Hi Iwan,

Most SEOs spend months chasing links from other sites. They configure their internal links once and never revisit them.

That's a mistake. Internal links pass PageRank between your pages, shape how Google understands your site's structure, and most sites have them set up in a way that actively dilutes rankings.

Here's how to fix your internal link structure:

1. Point links to the pages that need ranking power

Google doesn't treat all internal links equally - placement and context both matter.

  • Map your money pages: the commercial, lead-gen, or high-value content you most need to rank.

  • Use Google Search Console to find which pages already have the most referring domains pointing to them.

  • Send internal links from those high-authority pages directly to your money pages.

  • Prioritize body content links over footer or sidebar links - Google weights contextual placement more heavily.

2. Fix your anchor text

"Click here" and "read more" waste one of the most direct signals you can send to Google.

  • Use descriptive anchor text that tells both the user and Google what the destination page covers.

  • Match the anchor to the primary keyword you want the destination page to rank for.

  • Vary anchors slightly across different pages linking to the same destination - identical anchors across five pages looks unnatural.

  • Audit existing anchors with Screaming Frog, filter for generic text, and update them in batches.

3. Stop burying your best pages

Google discovers and recrawls pages through internal links. Google crawls pages more than 3-4 clicks from your homepage less often and ranks them less aggressively.
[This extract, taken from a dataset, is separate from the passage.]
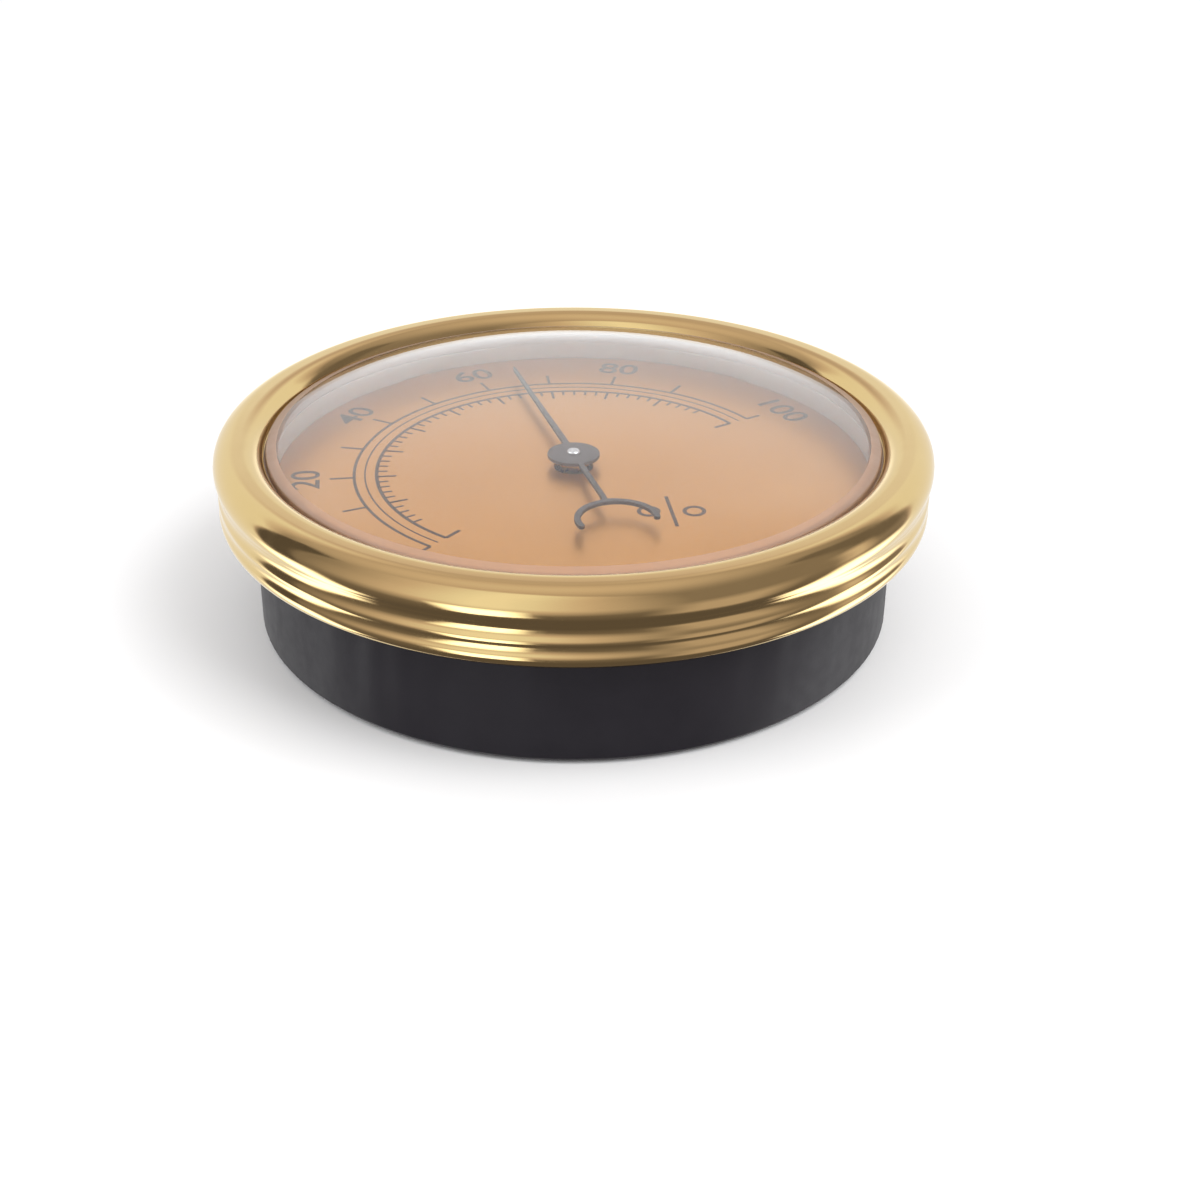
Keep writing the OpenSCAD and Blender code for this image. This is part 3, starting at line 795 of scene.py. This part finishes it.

  • Keep every important page reachable within 2-3 clicks from your homepage.

  • Add your most valuable content to your navigation or a resources hub if it sits buried deep in your site.

  • Run a Screaming Frog crawl and check the Crawl Depth report - flag anything beyond depth 4.

  • Create category or hub pages that aggregate your best content and link to each piece directly.

4. Fix orphan pages

An orphan page has no internal links pointing to it - Google barely finds it, and it passes no authority to anything else on your site.

  • Run a Screaming Frog crawl and filter for pages with zero inlinks.

  • For each orphan, find 2-3 published pages where a contextual link fits naturally.

  • Never let a page you want to rank be an orphan.

  • Run this check quarterly - every new content push creates new orphan risk.

Most sites I audit have hundreds of ranking opportunities sitting inside their own content, completely untouched.